In contrast, the non-oil sector had its worst performance since the late 1980s, with the austerity programme capping growth at just 0.2%. This year the situation is likely to be reversed. Oil output will fall in H1 2017, assuming the Opec deal is adhered to, but the non-oil sector has a chance of bouncing back a little. The issue of late payments to contractors in the construction sector is being slowly addressed and the next wave of subsidy cuts is being held off until a new system of compensation for poorer households is up and running. But this will just be a temporary respite. The government says that to meet its balanced budget target it wants electricity, fuel and water prices to be at market levels by 2020 – and billions more are due to be slashed from ministerial budgets by then. The government has hired consultancy firm PwC to cut $20bn from its project spending, Bloomberg reported on 9 January.

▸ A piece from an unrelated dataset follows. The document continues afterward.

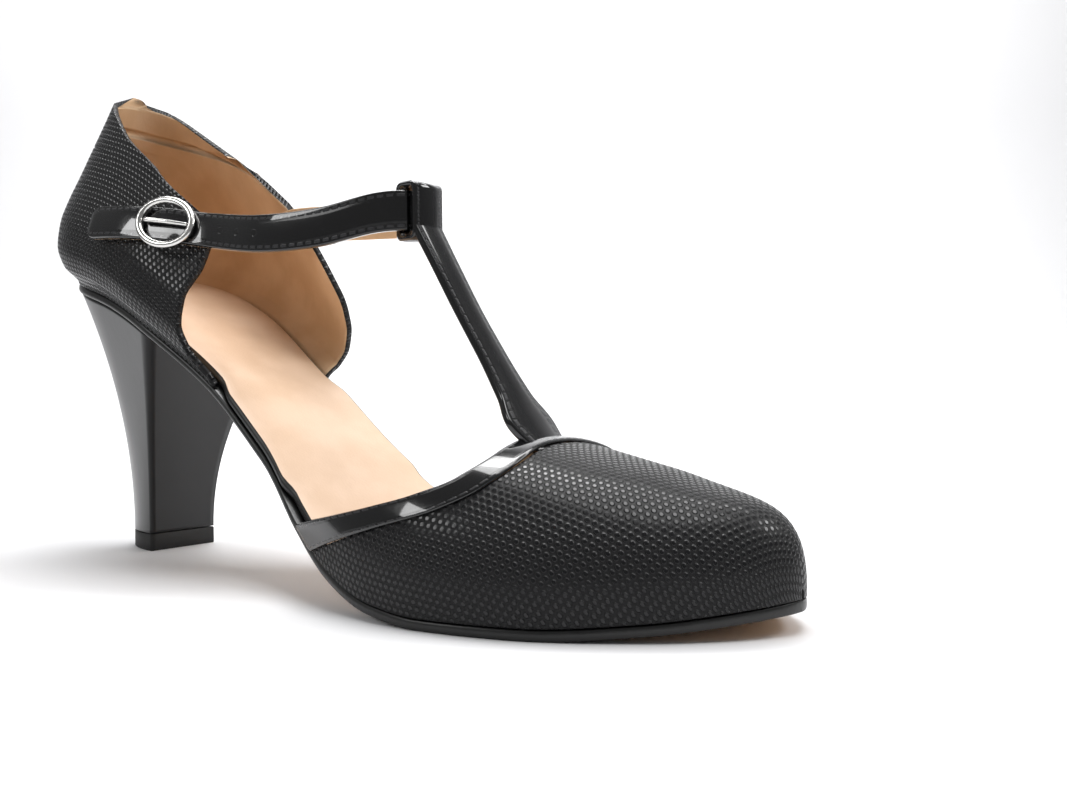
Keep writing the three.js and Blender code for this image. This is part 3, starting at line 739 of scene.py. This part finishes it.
# %% The quarter's lean and edges
# Columns: share of the quarter's height, how far the level is pushed out
lean = smooth([
    (-0.20, 0), (0.00, 0), (0.09, BULGE * 0.72), (0.19, BULGE), (0.31, BULGE * 0.86),
    (0.43, BULGE * 0.45), (0.57, -ANKLE_PINCH * 0.08), (0.74, -ANKLE_PINCH * 0.42),
    (0.88, -ANKLE_PINCH * 0.70), (1.04, -ANKLE_PINCH), (1.20, -ANKLE_PINCH * 1.3),
])
QUARTER_FRONT = LENGTH * 0.42
TOP = SEAT_HEIGHT + QUARTER_HEIGHT


def height_line(rows):
    """x of a quarter's edge at a height: rows of place along the sole and share of the top."""
    curve = smooth(sorted((rise * TOP, share * LENGTH) for share, rise in rows))
    return lambda z: curve(z)[0]


OUTER_EDGE = height_line([
    (0.020, 1.002), (0.055, 0.985), (0.105, 0.930), (0.150, 0.870), (0.215, 0.800),
    (0.262, 0.738), (0.305, 0.690), (0.334, 0.635), (0.336, 0.580), (0.327, 0.525),
    (0.325, 0.470), (0.333, 0.410), (0.352, 0.355), (0.372, 0.310)])
INNER_EDGE = height_line([
    (0.020, 1.002), (0.060, 0.985), (0.115, 0.925), (0.205, 0.833), (0.275, 0.765),
    (0.315, 0.715), (0.345, 0.645), (0.366, 0.570), (0.374, 0.525), (0.369, 0.480),
    (0.357, 0.430), (0.345, 0.385), (0.340, 0.340)])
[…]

That report followed rumours that rival consultancy firm McKinsey & Company had fallen somewhat out of favour in Riyadh. McKinsey had been closely linked to MBS’s Vision 2030 plan (GSN 1,014/4). Many Saudis see that programme lying at the heart of the austerity drive. (McKinsey insists it “did not formulate the government’s Vision 2030 and any reports suggesting otherwise are inaccurate”.)
The big question is whether Al-Jaadan and his colleagues will be able to hold their nerve. Abdullah Bin Abdulrahman Al-Hussein lost his job as water and electricity minister after the first wave of water price reforms in April 2016 (GSN 1,014/9). The government says it has learnt lessons from the first phase of price reforms and that there will be no more water price changes until the metering and billing systems are able to cope. Other ministers know that if any more problems emerge, responsibility will be laid firmly at their feet rather than with the strategy or its principal advocates.